One of the biggest advantages Blackburn has seen for her son is that he can use the adjustable font size for finding the spot where he left off. “He frequently loses his place in chapter books, and this causes him to get frustrated and stop reading. With the tablet, we adjust the font to be larger so that there are less words on the page. This helps a lot.”
Other built-in features help readers interact with the text. “Some books have a read-aloud function, and when there’s that option my kids love to click on it,” says Brixey. Sometimes there are also recording features, which can be a fun way for a child to practice reading aloud. A family member can record the story so that the child will hear a familiar voice reading.
One friend of mine likes the convenience of sharing e-readers, which enable more than one person to read a book at a time. Members of her family share an account for downloading the books that they buy. She and her 9-year-old daughter, who is a voracious reader, can read the same books at the same time — and then talk about them.
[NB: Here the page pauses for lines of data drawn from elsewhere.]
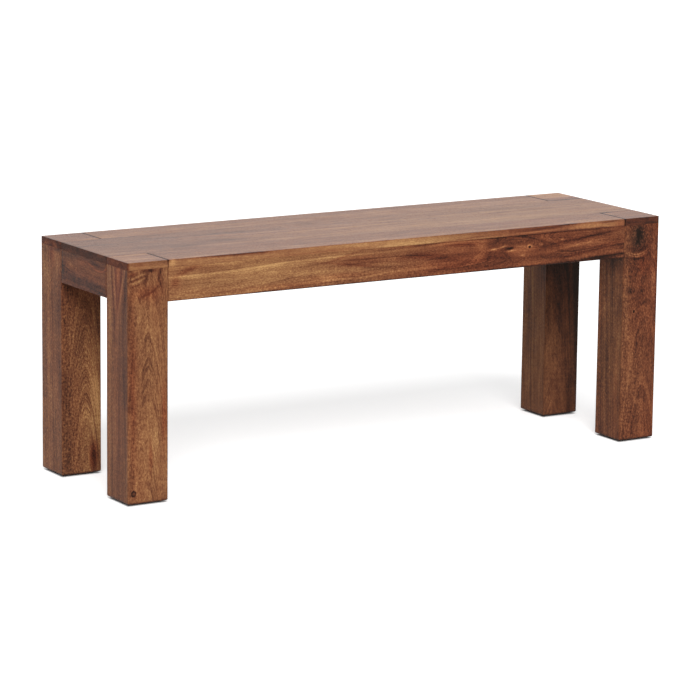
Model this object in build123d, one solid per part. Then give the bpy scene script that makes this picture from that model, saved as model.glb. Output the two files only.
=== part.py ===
from build123d import *
import os
from math import radians, sqrt, tan

# A backless bench in solid hardwood. Four square legs stand under the corners, a shallow frame
# of rails runs between them flush with their outer faces, and the seat is a panel of edge-glued
# staves whose corners are left open for a square cap on the top of each leg.
# Each leg is drawn into its corner by two hanger bolts through a bent steel corner plate.
# X runs along the bench, Y from front to rear and Z up. All sizes are in millimetres.
# The origin is on the floor, under the middle of the seat.

# Overall sizes
bench_length = 1200.0
bench_depth = 350.0
bench_height = 455.0     # floor to seat, with the foot glides

# Visible timber
leg_side = 84.0
seat_thickness = 14.0
rail_height = 64.0
rail_thickness = 22.0
middle_stave_count = 2
seam_gap = 0.8           # open seam between a cap and the end of the stave beside it
seam_chamfer = 0.6       # eased edges of the seat, the caps and the rails' ends
joint_chamfer = 0.3      # eased edges where the seat and the caps lie on the frame
leg_edge_round = 1.6     # long edges of the legs and of their caps
rail_edge_chamfer = 1.2  # lower edges of the rails
foot_chamfer = 2.5

# Flat across the leg's inner corner, and the bent steel plate that spans it
leg_flat_setback = 28.0
leg_flat_run_out = 3.5   # how far the flat runs on below the plate
plate_thickness = 2.5
plate_height = 50.0
plate_bend_radius = 1.5
plate_drop = 6.5         # from the underside of the seat to the plate's top edge
flange_length = 20.0
hook_depth = 8.0
kerf_clearance = 0.3

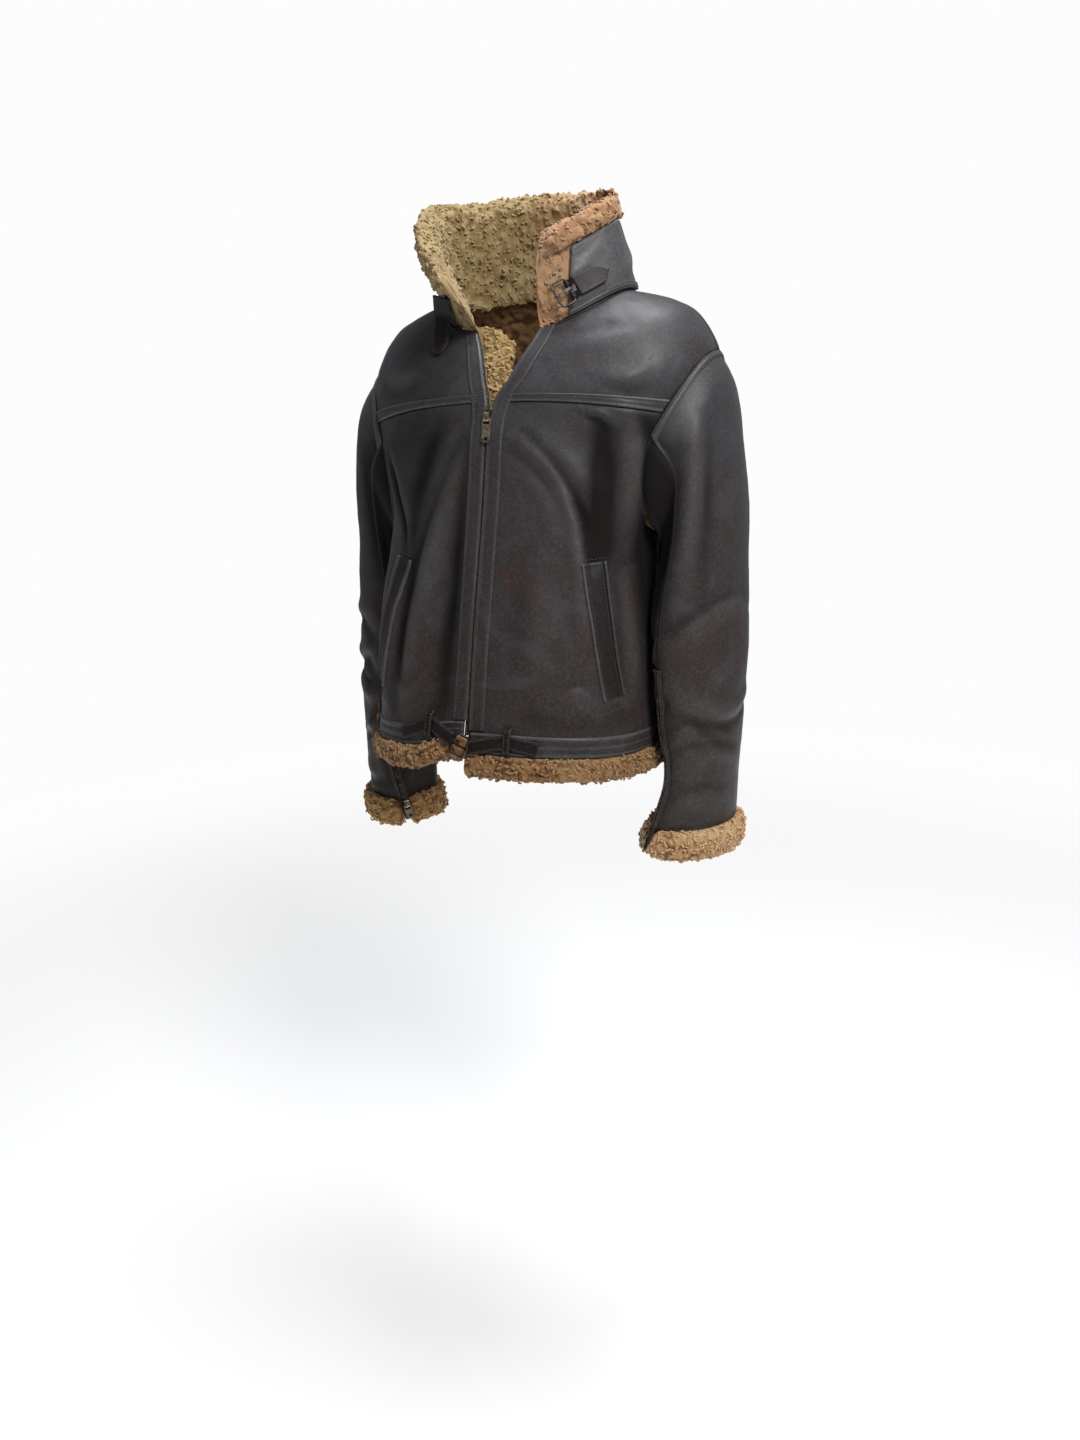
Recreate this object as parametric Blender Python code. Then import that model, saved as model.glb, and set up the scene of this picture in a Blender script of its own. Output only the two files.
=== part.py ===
"""A sheepskin flying jacket, hollow, in the form it has when worn.

Units are metres. +Z is up, the front faces -Y and +X is the wearer's left side. The origin is where
the shoulders carry the jacket: on its middle plane, level with the neck seam at the shoulders.

Every panel of the body is cut from one surface, cape(height, turn). Height runs from 0 at the hem to 1
at the neck seam. Turn is the angle round the wearer: 0 at the front, +90 degrees at the left side.
"""

import math

import bmesh
import bpy
import numpy as np
from mathutils import Matrix, Vector
from mathutils.bvhtree import BVHTree

# ---------------------------------------------------------------- driving sizes
SKIN = 0.008  # leather with the clipped wool on its inside
SEAM = 0.0003  # clearance between neighbouring pieces
TAPE = 0.0016  # thickness of a tape, strip or strap
ZIP_HALF = 0.0042  # from the zip's middle to a front's edge
ZIP_TEETH = 0.0030  # width of one row of teeth
ZIP_STRIP_WIDTH = 0.019
COLLAR_LEATHER = 0.003
COLLAR_END_ROLL = 0.038  # how far the wool reaches past the leather's front ends

ARMPIT, SHOULDER_TIP = 0.34, 0.72  # heights of the armhole's lowest and highest points
ARMHOLE_STEPS = 10
ARMHOLE_FRONT, ARMHOLE_BACK = math.radians(36), math.radians(32)
V_FOOT = 0.545  # height of the zip's slider
SLEEVE_SPRING = 0.030  # how far a sleeve stands off the armhole's foot before it turns down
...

Free downloadable books from the library can also be shared among family members. What? You didn’t know that libraries have digital books? Many libraries offer digital books for all ages in a variety of formats that work with major brands of e-readers and tablets. See what your library has — you may be surprised at the options and the flexibility.
I keep thinking back to that book group of young readers I visited with last month. While some adults I know seem to think that reading formats represent an either/or scenario — either print or digital — those girls are growing up in a world where there are choices for print and digital.
Adults with e-readers and tablets continue to report that they’re reading more, a trend that we can hope trickles down to younger readers. After all, we should always be happy seeing children reading, no matter the format.
Linda Johns is a children’s author and a librarian at the Seattle Public Library.